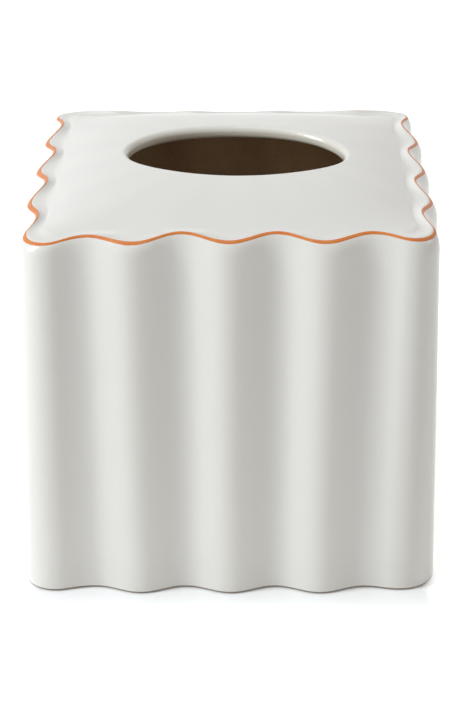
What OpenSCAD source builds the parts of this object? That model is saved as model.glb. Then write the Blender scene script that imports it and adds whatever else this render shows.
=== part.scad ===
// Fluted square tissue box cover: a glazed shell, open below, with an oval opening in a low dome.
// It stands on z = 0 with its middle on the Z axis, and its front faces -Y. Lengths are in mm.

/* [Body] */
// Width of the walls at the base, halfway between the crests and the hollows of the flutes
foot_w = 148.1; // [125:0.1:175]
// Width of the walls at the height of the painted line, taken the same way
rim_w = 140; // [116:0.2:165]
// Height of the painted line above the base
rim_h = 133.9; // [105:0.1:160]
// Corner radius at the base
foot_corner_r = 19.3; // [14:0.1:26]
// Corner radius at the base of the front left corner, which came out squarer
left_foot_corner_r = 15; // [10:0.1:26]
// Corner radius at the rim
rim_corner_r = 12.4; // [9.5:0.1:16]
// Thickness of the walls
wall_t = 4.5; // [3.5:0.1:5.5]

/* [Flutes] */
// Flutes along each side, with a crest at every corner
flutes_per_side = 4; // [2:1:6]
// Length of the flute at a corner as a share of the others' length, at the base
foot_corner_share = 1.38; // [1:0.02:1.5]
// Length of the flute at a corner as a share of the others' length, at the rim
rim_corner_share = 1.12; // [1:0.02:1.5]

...

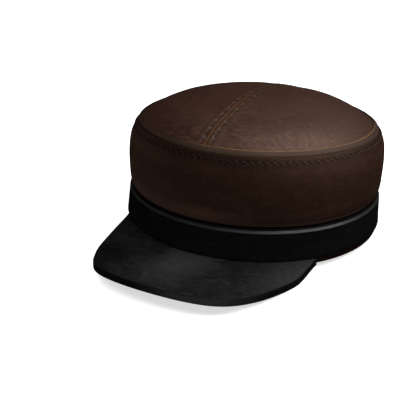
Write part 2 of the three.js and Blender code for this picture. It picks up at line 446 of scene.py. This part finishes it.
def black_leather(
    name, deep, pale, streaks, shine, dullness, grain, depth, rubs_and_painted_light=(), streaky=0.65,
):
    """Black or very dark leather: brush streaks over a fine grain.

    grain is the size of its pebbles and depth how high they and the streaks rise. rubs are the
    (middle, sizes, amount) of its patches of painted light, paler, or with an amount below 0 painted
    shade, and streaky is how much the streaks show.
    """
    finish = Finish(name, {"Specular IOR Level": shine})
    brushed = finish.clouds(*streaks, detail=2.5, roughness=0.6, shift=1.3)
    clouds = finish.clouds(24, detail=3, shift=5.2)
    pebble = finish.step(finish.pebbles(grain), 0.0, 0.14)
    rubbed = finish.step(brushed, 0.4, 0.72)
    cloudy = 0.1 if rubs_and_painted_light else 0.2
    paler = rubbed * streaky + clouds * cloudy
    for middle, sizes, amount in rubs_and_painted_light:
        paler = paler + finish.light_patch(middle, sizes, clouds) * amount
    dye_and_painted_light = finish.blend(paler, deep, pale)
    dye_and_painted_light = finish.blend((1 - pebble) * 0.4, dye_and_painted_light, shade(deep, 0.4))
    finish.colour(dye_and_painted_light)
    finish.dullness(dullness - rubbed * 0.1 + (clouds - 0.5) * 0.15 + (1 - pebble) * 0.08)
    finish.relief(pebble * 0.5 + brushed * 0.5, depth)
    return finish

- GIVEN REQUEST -
Print, without alteration, the lines from the line with "Write part 2" to the line with "return finish". Include both of them, and omit every other line.

- SOLUTION FOR THIS TASK -
Write part 2 of the three.js and Blender code for this picture. It picks up at line 446 of scene.py. This part finishes it.
def black_leather(
    name, deep, pale, streaks, shine, dullness, grain, depth, rubs_and_painted_light=(), streaky=0.65,
):
    """Black or very dark leather: brush streaks over a fine grain.

    grain is the size of its pebbles and depth how high they and the streaks rise. rubs are the
    (middle, sizes, amount) of its patches of painted light, paler, or with an amount below 0 painted
    shade, and streaky is how much the streaks show.
    """
    finish = Finish(name, {"Specular IOR Level": shine})
    brushed = finish.clouds(*streaks, detail=2.5, roughness=0.6, shift=1.3)
    clouds = finish.clouds(24, detail=3, shift=5.2)
    pebble = finish.step(finish.pebbles(grain), 0.0, 0.14)
    rubbed = finish.step(brushed, 0.4, 0.72)
    cloudy = 0.1 if rubs_and_painted_light else 0.2
    paler = rubbed * streaky + clouds * cloudy
    for middle, sizes, amount in rubs_and_painted_light:
        paler = paler + finish.light_patch(middle, sizes, clouds) * amount
    dye_and_painted_light = finish.blend(paler, deep, pale)
    dye_and_painted_light = finish.blend((1 - pebble) * 0.4, dye_and_painted_light, shade(deep, 0.4))
    finish.colour(dye_and_painted_light)
    finish.dullness(dullness - rubbed * 0.1 + (clouds - 0.5) * 0.15 + (1 - pebble) * 0.08)
    finish.relief(pebble * 0.5 + brushed * 0.5, depth)
    return finish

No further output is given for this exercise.